Look through the records below, count the lines with the word "shown", and reply with only the number.

§ DATA IN THIS EXERCISE
::::::

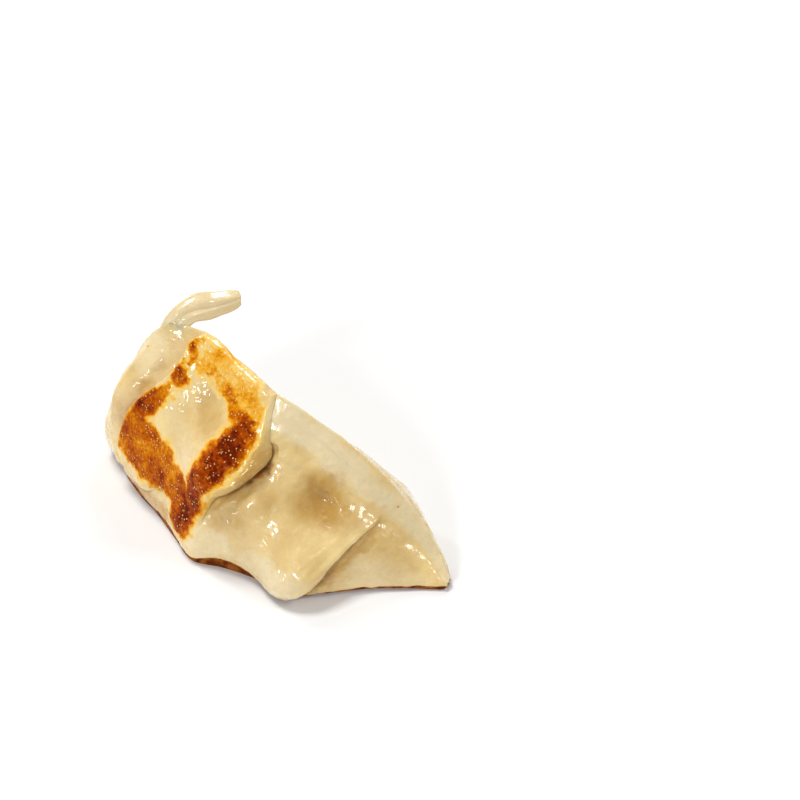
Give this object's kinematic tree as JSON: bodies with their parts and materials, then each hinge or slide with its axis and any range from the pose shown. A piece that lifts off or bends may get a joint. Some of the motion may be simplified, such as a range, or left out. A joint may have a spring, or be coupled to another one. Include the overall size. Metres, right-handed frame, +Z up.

::::::

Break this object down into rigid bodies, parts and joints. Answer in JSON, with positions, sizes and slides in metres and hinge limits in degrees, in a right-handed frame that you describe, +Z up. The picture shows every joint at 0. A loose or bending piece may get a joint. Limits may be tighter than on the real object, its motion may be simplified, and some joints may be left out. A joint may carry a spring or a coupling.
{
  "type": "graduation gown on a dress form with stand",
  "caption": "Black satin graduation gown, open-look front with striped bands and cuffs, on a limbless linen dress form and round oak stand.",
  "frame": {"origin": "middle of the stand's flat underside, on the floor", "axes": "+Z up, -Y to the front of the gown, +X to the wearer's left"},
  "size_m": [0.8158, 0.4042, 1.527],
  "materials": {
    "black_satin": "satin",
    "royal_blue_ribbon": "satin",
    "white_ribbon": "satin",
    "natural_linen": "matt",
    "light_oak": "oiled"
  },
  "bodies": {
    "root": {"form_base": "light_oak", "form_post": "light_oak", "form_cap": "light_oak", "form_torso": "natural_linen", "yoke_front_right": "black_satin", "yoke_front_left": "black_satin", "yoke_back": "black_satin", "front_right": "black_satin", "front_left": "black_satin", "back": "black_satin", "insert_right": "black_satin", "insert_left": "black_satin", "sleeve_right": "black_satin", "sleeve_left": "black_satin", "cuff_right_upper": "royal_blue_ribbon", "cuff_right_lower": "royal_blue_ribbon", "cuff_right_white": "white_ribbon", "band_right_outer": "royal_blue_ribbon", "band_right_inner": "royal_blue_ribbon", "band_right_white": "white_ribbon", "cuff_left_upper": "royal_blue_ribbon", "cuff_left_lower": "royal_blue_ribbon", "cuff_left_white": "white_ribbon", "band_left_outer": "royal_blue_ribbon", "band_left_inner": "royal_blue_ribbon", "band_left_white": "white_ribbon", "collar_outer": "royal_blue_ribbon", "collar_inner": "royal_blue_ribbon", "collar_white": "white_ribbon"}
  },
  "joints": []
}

::::::

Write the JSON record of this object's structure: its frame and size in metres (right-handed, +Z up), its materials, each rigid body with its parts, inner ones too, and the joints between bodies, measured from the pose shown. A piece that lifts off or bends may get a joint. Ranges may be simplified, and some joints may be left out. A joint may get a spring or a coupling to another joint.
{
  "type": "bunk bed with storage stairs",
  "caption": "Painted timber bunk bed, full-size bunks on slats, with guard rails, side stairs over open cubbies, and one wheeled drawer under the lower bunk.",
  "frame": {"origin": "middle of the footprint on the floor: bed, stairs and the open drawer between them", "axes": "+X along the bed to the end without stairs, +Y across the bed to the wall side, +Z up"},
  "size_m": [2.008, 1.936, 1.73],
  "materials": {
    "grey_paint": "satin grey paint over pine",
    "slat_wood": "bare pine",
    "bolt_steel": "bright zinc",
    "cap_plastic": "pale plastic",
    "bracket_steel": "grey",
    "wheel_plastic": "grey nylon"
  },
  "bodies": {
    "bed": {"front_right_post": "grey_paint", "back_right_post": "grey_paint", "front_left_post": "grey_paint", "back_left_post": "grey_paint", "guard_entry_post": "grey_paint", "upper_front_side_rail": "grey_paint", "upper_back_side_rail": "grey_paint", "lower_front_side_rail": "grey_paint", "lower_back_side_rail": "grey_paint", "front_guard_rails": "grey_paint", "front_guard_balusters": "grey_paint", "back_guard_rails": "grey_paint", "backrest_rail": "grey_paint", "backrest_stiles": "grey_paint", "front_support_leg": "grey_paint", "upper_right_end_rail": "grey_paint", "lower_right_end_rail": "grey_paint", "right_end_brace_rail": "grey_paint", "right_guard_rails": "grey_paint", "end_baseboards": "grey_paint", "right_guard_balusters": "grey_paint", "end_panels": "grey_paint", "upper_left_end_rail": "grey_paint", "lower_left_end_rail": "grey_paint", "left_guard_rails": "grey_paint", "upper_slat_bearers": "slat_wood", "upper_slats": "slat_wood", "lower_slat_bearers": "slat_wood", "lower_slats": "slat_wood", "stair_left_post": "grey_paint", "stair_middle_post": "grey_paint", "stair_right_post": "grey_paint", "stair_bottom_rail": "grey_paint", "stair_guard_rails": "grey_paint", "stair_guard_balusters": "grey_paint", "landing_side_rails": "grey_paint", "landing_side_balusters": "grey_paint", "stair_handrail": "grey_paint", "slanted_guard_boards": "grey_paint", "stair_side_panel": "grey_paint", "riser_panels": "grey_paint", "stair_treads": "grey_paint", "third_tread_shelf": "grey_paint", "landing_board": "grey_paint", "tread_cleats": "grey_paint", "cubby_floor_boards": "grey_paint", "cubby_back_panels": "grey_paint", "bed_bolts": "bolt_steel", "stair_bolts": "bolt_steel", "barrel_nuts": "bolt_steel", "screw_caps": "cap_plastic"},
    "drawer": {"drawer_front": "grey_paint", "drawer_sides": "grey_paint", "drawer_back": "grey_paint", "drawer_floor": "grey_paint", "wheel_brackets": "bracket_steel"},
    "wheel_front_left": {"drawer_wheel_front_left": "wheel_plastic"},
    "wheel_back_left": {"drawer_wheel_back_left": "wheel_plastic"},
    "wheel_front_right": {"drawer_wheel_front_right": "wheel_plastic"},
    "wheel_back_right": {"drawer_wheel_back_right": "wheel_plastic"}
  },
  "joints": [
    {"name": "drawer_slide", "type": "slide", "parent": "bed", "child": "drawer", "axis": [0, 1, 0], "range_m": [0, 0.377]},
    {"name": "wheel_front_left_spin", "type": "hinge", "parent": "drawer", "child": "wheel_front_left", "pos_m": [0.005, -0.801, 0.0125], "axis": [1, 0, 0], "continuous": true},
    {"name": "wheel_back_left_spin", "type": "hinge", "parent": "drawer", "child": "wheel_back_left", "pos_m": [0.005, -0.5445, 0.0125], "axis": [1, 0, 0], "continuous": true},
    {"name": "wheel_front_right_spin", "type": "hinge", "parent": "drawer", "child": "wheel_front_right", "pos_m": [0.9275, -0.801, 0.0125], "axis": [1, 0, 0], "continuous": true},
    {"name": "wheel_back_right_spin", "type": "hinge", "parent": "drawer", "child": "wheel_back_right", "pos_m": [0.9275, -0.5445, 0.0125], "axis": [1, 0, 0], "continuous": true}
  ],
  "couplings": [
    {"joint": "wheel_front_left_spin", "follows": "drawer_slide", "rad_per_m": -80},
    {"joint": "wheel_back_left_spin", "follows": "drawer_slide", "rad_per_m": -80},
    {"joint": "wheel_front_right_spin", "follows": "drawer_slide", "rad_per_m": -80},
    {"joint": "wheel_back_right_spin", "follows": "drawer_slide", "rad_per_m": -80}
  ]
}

::::::

§ WRITTEN ANSWER
2